GNSS Survey at Aswan

GNSS Survey at Aswan
August 17, 2014

Through the digital and archaeological work of Alberto Urcia, Associate Research Scientist, Yale-NELC has continued the collaboration with The Aswan-Kom Ombo Archaeological Project (AKAP) which is a joint venture between Yale University and University of Bologna directed by Dr Maria C Gatto (former Associate Research Scholar at NELC and now Research Associate at University of Leicester, UK) and Prof. Antonio Curci. This project has investigated since 2005 selected areas between the modern towns of Aswan and Kom Ombo in Upper Egypt, and a section of the desert east of Kom Ombo. The major goal of the project is to define the nature of cultural interactions between Egyptians and their southern neighbors, the Nubians. A multidisciplinary approach is applied to survey and rescue excavation activities, with particular emphasis on the application of new digital technologies, of which Alberto Urcia is in charge in collaboration with Curci. In more than a decade of field work hundreds of archaeological sites have been discovered, dating from the Paleolithic to the Ottoman period, and ranging from settlements, cemeteries, cultural sites and rock art locales. Current interests of the project are the Prehistory, to include the Predynastic-Early Dynastic period; the Middle Nubian groups, contemporary to the Middle Kingdom and the Second Intermediate Period; Nubian evidence of any phase; and rock art. Unfortunately, most of the sites are in imminent danger of being destroyed, thus the need for rescue operations.
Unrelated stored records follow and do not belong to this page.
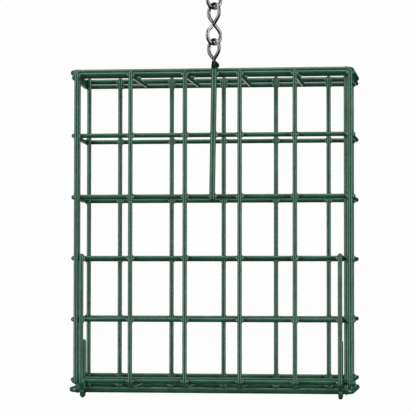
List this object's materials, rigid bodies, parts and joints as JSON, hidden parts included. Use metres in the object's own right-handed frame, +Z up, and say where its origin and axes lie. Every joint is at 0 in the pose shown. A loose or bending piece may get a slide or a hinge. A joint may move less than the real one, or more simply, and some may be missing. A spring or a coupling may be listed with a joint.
{
  "type": "hanging bird feeder",
  "caption": "Hanging suet feeder: a green coated wire cage with a hinged front door, on a short nickel jack chain and an S-hook.",
  "frame": {"origin": "where the S-hook's inner face rests on what it hangs from", "axes": "+Z up, -Y out of the front door, +X to the right as seen from the front"},
  "size_m": [0.1307, 0.0511, 0.2254],
  "materials": {
    "green_coating": "smooth glossy plastic coating on steel wire",
    "nickel": "bright nickel plate"
  },
  "bodies": {
    "hook": {"top_hook": "nickel"},
    "link_3": {"chain_link_3": "nickel"},
    "link_2": {"chain_link_2": "nickel"},
    "link_1": {"chain_link_1": "nickel"},
    "basket": {"top_ring": "green_coating", "bottom_ring": "green_coating", "front_post_left": "green_coating", "front_post_right": "green_coating", "back_post_left": "green_coating", "back_post_right": "green_coating", "top_mid_wire": "green_coating", "bottom_mid_wire": "green_coating", "back_upright_1": "green_coating", "back_upright_2": "green_coating", "back_upright_3": "green_coating", "back_upright_4": "green_coating", "back_upright_5": "green_coating", "row_wire_1": "green_coating", "row_wire_2": "green_coating", "row_wire_3": "green_coating", "row_wire_4": "green_coating", "row_wire_5": "green_coating", "row_wire_6": "green_coating", "top_slat_1": "green_coating", "top_slat_2": "green_coating", "top_slat_3": "green_coating", "top_slat_4": "green_coating", "bottom_slat_1": "green_coating", "bottom_slat_2": "green_coating", "bottom_slat_3": "green_coating", "bottom_slat_4": "green_coating"},
    "door": {"door_upright_1": "green_coating", "door_upright_2": "green_coating", "door_upright_3": "green_coating", "door_upright_4": "green_coating", "door_upright_5": "green_coating", "door_upright_6": "green_coating", "door_rail_1": "green_coating", "door_rail_2": "green_coating", "door_rail_3": "green_coating", "door_rail_4": "green_coating", "door_rail_5": "green_coating", "door_rail_6": "green_coating", "hinge_hairpin_left": "green_coating", "hinge_hairpin_right": "green_coating", "latch_wire": "green_coating"}
  },
  "joints": [
    {"name": "link_3_swing", "type": "hinge", "parent": "hook", "child": "link_3", "pos_m": [0, 0, -0.0304], "axis": [0.7071, 0.7071, 0], "range_deg": [-35, 35]},
    {"name": "link_2_swing", "type": "hinge", "parent": "link_3", "child": "link_2", "pos_m": [0, 0, -0.04639], "axis": [0.7071, 0.7071, 0], "range_deg": [-35, 35]},
    {"name": "link_1_swing", "type": "hinge", "parent": "link_2", "child": "link_1", "pos_m": [0, 0, -0.06093], "axis": [0.7071, -0.7071, 0], "range_deg": [-35, 35]},
    {"name": "basket_swing", "type": "hinge", "parent": "link_1", "child": "basket", "pos_m": [0, 0, -0.07709], "axis": [1, 0, 0], "range_deg": [-30, 30]},
    {"name": "door_hinge", "type": "hinge", "parent": "basket", "child": "door", "pos_m": [0.0018, -0.01685, -0.21947], "axis": [1, 0, 0], "range_deg": [0, 180]}
  ]
}
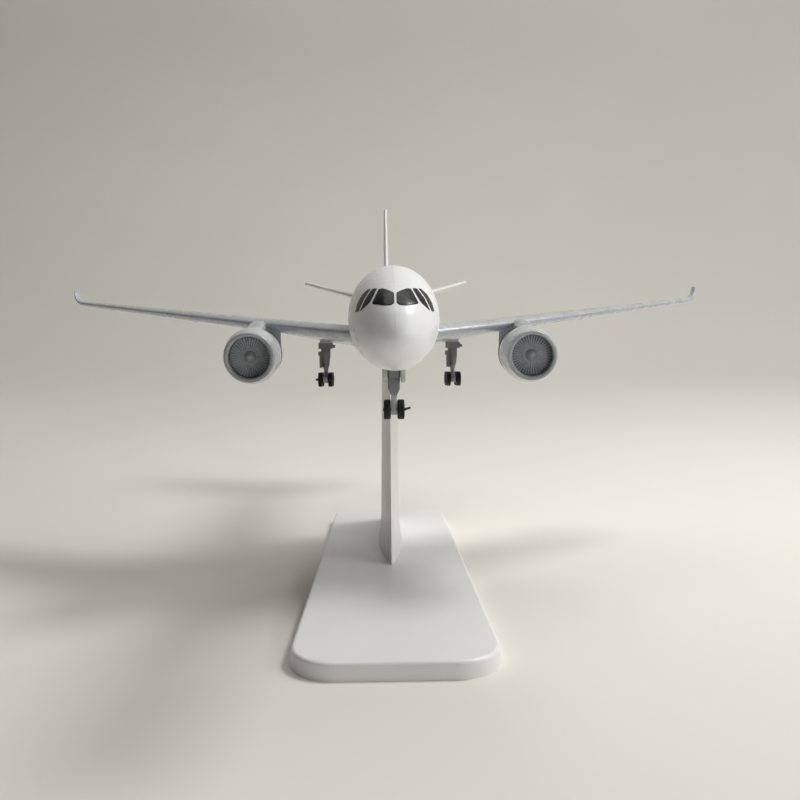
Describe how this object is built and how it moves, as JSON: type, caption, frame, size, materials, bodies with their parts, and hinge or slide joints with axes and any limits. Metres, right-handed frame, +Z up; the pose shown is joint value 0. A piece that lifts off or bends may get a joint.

At the rock art site of Nag el-Hamdulab the earliest evidence of an Egyptian king, waring the White Crown of Upper Egypt, has been discovered, together with a short Hieroglyphic annotation, which has been interpreted by John C. Darnell, Professor of Egyptology at NELC, as mentioning the Following of Horus, the Egyptian royal court traveling along the Nile to collect taxes.  Many of the project’s publications are available on Academia.edu.